## START

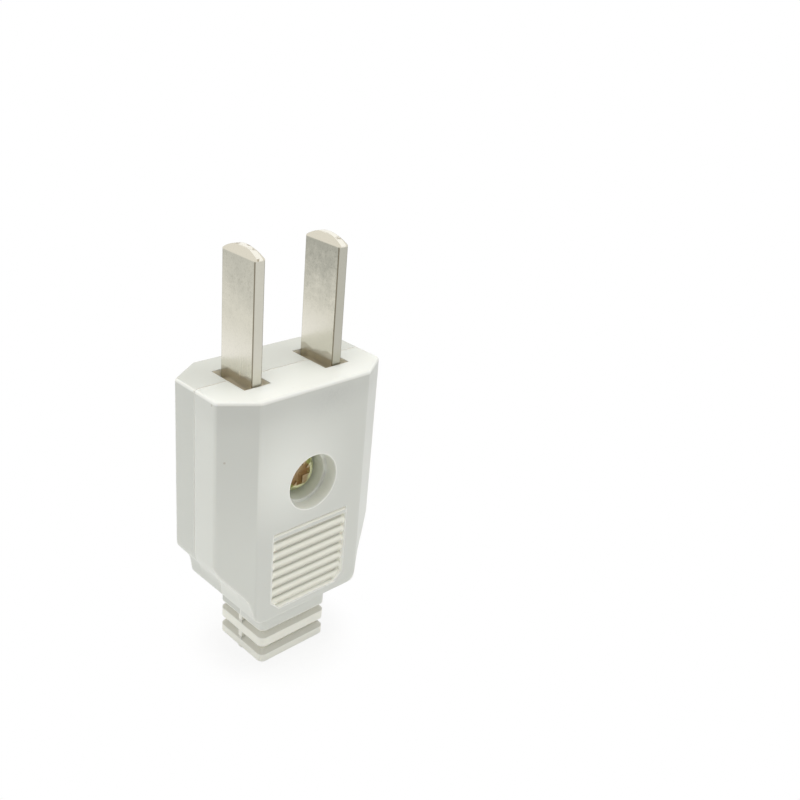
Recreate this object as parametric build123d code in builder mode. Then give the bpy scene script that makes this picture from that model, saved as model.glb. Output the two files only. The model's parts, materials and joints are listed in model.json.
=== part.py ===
from build123d import *
import os

os.makedirs("parts", exist_ok=True)

# A two-pin rewireable plug, standing on its cord end with the blades up.
# X runs to the right, Y to the back and Z up. The two shells meet at Y = 0.

# Housing
blade_to_side = 6.75
body_depth = 14.6
body_height = 41.8
wall = 1.7
prong_wall = 2.6
face_width = 17.2
side_cut_y = 3.0
side_round = 0.7
face_round = 0.45

# Front outline of the housing
shoulder_rise = 8.8
waist_width = 18.9
waist_height = 4.1
waist_curve = 4.0
shoulder_curve = 3.0
floor_width = 16.9
shoulder_floor = 9.2
floor_round = 2.1
sole_round = 0.5

# Neck with its two cord-grip rings
neck_width = 11.3
neck_depth = 9.8
neck_round = 0.9
foot_ring_height = 1.9
ring_height = 2.15
ring_bevel = 0.6
ring_edge = 0.2
groove_height = 0.7
groove_depth = 1.3
core_round = 0.5
seam_land = 0.35
cord_bore = 5.8

# Seam line round the outside
seam_line_width = 0.12
seam_line_depth = 0.08

# Finger grip on each face
grip_width = 12.2
grip_rise = 1.5
grip_to_recess = 1.95
grip_corner = 1.3
grip_depth_top = 0.4
grip_depth_foot = 0.85
ridge_count = 8
ridge_height = 0.45
ridge_gap = 0.2

# Blades
blade_spacing = 12.7
blade_width = 6.4
blade_thickness = 1.5
blade_length = 16.85
blade_edge_round = 0.12
tip_rise = 1.1
tip_bevel = 1.2
tip_thickness = 0.7
notch_depth = 1.0
notch_height = 2.0
notch_rise = 5.5
strip_depth = 11.3
tab_overlap = 3.5
tab_drop = 6.0
tab_clearance = 0.4

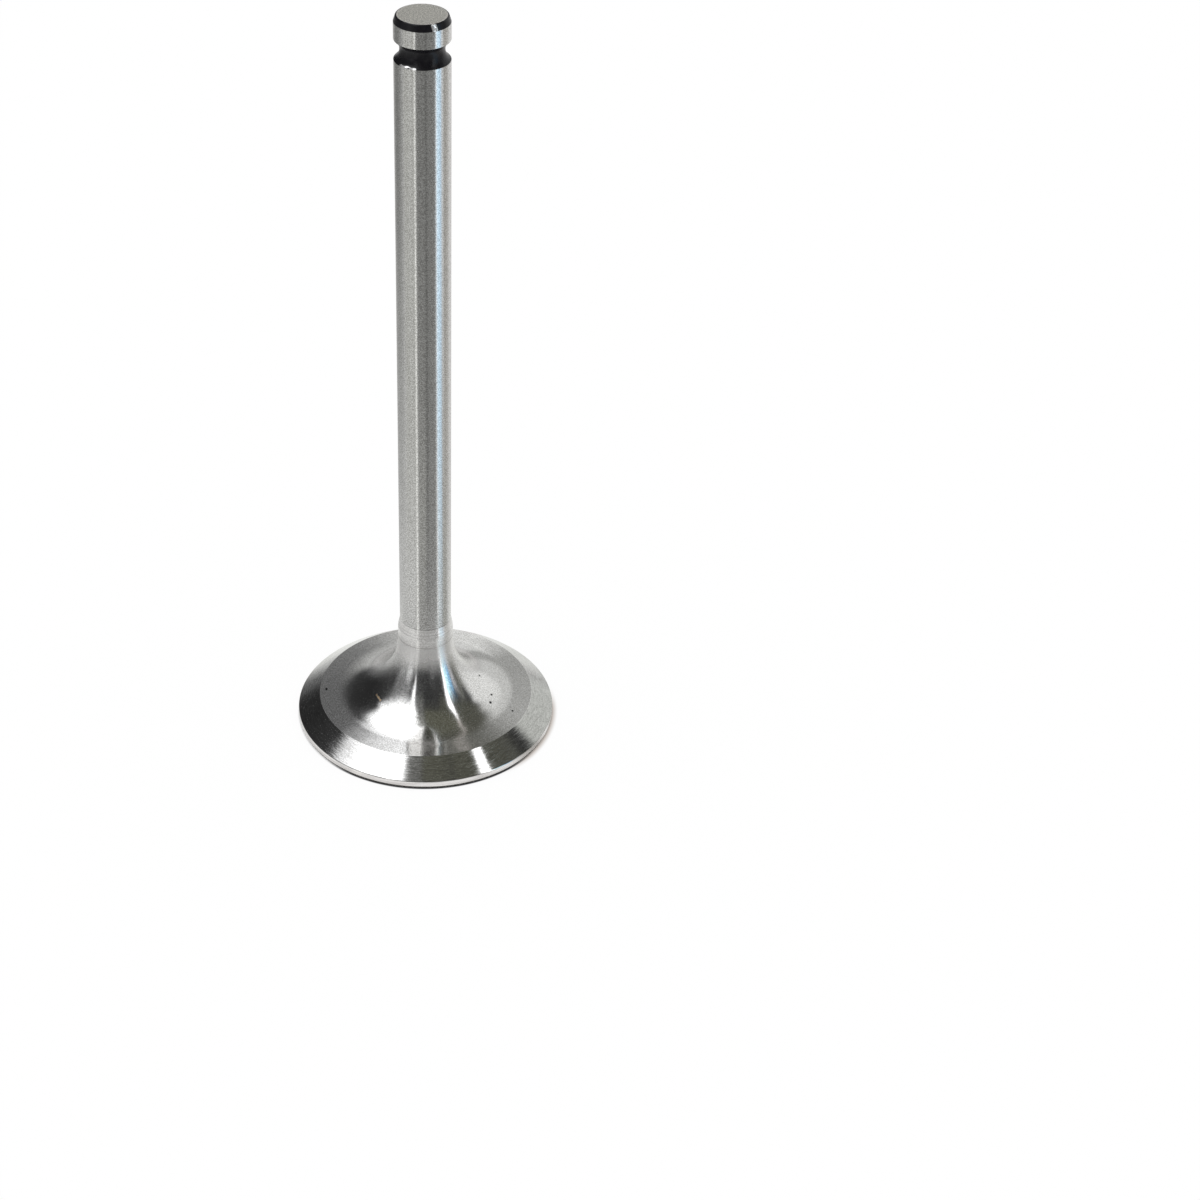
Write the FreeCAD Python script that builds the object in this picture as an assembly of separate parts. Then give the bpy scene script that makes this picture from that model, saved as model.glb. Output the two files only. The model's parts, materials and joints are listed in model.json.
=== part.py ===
import FreeCAD, Part
import math
import os

# An engine valve, turned in one piece: a round head with a conical seat, a concave back that runs up
# into the neck, a long ground stem, and a rounded groove for the keepers just below the tip.
# Millimetres and degrees. The axis is Z, the head's flat face lies at height 0 and the tip is up.

# Overall sizes.
overall_length = 119.15
stem_diameter = 8.0
head_diameter = 40.7

# Head: a steep narrow chamfer at the face, a plain rim, and the seat, which slopes up towards the stem.
face_chamfer_width = 0.15
face_chamfer_height = 0.35
rim_height = 0.9
rim_edge_radius = 0.15
seat_width = 3.4
seat_angle = 36.0
seat_edge_radius = 0.1

# Back of the head: a shallow cone from the seat, then a large concave radius up into the neck.
back_angle = 6.0
back_radius = 11.0

# Neck: left as turned, a little thicker than the ground stem, with a short taper where grinding ends.
neck_step = 0.32
neck_straight = 1.75
grinding_runout = 1.7
runout_corner_radius = 4.0

# Shallow round recess in the middle of the face.
recess_diameter = 10.0
recess_depth = 0.6
recess_edge_chamfer = 0.2
recess_corner_radius = 0.3

# Keeper groove: an arc in section, with both of its edges broken.
tip_to_groove = 3.45
groove_width = 3.0
groove_depth = 0.84
groove_edge_break = 0.08

# Tip: a flat end with a steep chamfer, rounded where the two meet.
tip_chamfer_width = 0.3
tip_chamfer_length = 0.95
tip_corner_radius = 0.25

# Rounding of the edges that are only deburred.
deburred_radius = 0.06


def at(radius, height):
    """A point of the outline, in the plane through the axis."""
    return FreeCAD.Vector(radius, 0, height)


def rounded_line(start, corners, end):
    """Edges from start to end by way of the corners, each a point with the radius that rounds it."""
    edges = []
    ahead = [point for point, _ in corners[1:]] + [end]
    last = start
    for (corner, radius), after in zip(corners, ahead):
        to_last = (last - corner).normalize()
        to_after = (after - corner).normalize()
        half_angle = to_last.getAngle(to_after) / 2
        setback = radius / math.tan(half_angle)
        inward = (to_last + to_after).normalize()
        arc_start = corner + to_last * setback
        arc_middle = corner + inward * (radius / math.sin(half_angle) - radius)
        arc_end = corner + to_after * setback
        edges.append(Part.LineSegment(last, arc_start).toShape())
        edges.append(Part.Arc(arc_start, arc_middle, arc_end).toShape())
        last = arc_end
    edges.append(Part.LineSegment(last, end).toShape())
    return edges


# Heights and radii that follow from the sizes above.
stem_radius = stem_diameter / 2
head_radius = head_diameter / 2
recess_radius = recess_diameter / 2
neck_radius = stem_radius + neck_step
seat_bottom = face_chamfer_height + rim_height
seat_top = seat_bottom + seat_width * math.tan(math.radians(seat_angle))
seat_inner_radius = head_radius - seat_width
# The back's cone, drawn on to the neck, meets it at this height, where the large radius rounds it off.
neck_foot = seat_top + (seat_inner_radius - neck_radius) * math.tan(math.radians(back_angle))
back_radius_top = neck_foot + back_radius * math.tan(math.radians(90 - back_angle) / 2)
neck_top = back_radius_top + neck_straight
ground_stem_bottom = neck_top + grinding_runout
groove_top = overall_length - tip_to_groove
groove_bottom = groove_top - groove_width
groove_middle = (groove_bottom + groove_top) / 2
lower_lip = at(stem_radius - groove_edge_break, groove_bottom + groove_edge_break)
upper_lip = at(stem_radius - groove_edge_break, groove_top - groove_edge_break)


def head_and_stem():
    """The outline from the middle of the face, round the head and up the stem to the groove."""
    corners = [
        (at(recess_radius, recess_depth), recess_corner_radius),
        (at(recess_radius, recess_edge_chamfer), deburred_radius),
        (at(recess_radius + recess_edge_chamfer, 0), deburred_radius),
        (at(head_radius - face_chamfer_width, 0), deburred_radius),
        (at(head_radius, face_chamfer_height), deburred_radius),
        (at(head_radius, seat_bottom), rim_edge_radius),
        (at(seat_inner_radius, seat_top), seat_edge_radius),
        (at(neck_radius, neck_foot), back_radius),
        (at(neck_radius, neck_top), runout_corner_radius),
        (at(stem_radius, ground_stem_bottom), deburred_radius),
        (at(stem_radius, groove_bottom), deburred_radius),
    ]
    return rounded_line(at(0, recess_depth), corners, lower_lip)


def keeper_groove():
    """The groove's round floor, from its lower lip to its upper one."""
    floor = at(stem_radius - groove_depth, groove_middle)
    return [Part.Arc(lower_lip, floor, upper_lip).toShape()]


def collar_and_tip():
    """The outline from the groove's upper lip over the collar to the middle of the tip."""
    corners = [
        (at(stem_radius, groove_top), deburred_radius),
        (at(stem_radius, overall_length - tip_chamfer_length), deburred_radius),
        (at(stem_radius - tip_chamfer_width, overall_length), tip_corner_radius),
    ]
    return rounded_line(upper_lip, corners, at(0, overall_length))


def valve():
    """The whole valve: half of its section, turned about the axis."""
    axis_edge = Part.LineSegment(at(0, overall_length), at(0, recess_depth)).toShape()
    section = Part.Wire(head_and_stem() + keeper_groove() + collar_and_tip() + [axis_edge])
    return Part.Face(section).revolve(at(0, 0), FreeCAD.Vector(0, 0, 1), 360)


os.makedirs("parts", exist_ok=True)
valve().exportStep("parts/valve.step")
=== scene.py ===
import json
import math
from collections import namedtuple

import bpy
import numpy as np
from mathutils import Matrix, Quaternion, Vector


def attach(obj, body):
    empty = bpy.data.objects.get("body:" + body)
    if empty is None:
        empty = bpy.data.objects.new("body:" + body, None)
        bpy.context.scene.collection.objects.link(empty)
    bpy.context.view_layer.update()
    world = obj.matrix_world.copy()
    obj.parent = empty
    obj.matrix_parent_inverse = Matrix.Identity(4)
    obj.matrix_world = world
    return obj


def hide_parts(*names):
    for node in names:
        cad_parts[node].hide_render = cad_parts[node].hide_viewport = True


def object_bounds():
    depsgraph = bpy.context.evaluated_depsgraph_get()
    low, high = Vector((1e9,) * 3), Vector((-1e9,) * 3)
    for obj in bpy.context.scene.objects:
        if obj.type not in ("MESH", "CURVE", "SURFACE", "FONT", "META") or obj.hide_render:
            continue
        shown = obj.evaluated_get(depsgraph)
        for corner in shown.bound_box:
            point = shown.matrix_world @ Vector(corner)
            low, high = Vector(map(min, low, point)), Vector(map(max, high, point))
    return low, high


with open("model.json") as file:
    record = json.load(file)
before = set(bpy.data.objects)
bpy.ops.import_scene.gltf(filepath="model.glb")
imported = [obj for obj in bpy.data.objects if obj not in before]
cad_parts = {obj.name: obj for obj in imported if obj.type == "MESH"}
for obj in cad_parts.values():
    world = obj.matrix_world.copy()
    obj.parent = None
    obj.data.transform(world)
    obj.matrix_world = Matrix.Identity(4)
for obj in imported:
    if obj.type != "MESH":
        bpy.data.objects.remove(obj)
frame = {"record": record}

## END

## Instructions for the task
Starting at the line that contains "overall_length), at(0, recess_depth)).toShape()", repeat each line exactly, and stop after the line that contains "for node in".

## Result
    axis_edge = Part.LineSegment(at(0, overall_length), at(0, recess_depth)).toShape()
    section = Part.Wire(head_and_stem() + keeper_groove() + collar_and_tip() + [axis_edge])
    return Part.Face(section).revolve(at(0, 0), FreeCAD.Vector(0, 0, 1), 360)


os.makedirs("parts", exist_ok=True)
valve().exportStep("parts/valve.step")
=== scene.py ===
import json
import math
from collections import namedtuple

import bpy
import numpy as np
from mathutils import Matrix, Quaternion, Vector


def attach(obj, body):
    empty = bpy.data.objects.get("body:" + body)
    if empty is None:
        empty = bpy.data.objects.new("body:" + body, None)
        bpy.context.scene.collection.objects.link(empty)
    bpy.context.view_layer.update()
    world = obj.matrix_world.copy()
    obj.parent = empty
    obj.matrix_parent_inverse = Matrix.Identity(4)
    obj.matrix_world = world
    return obj


def hide_parts(*names):
    for node in names:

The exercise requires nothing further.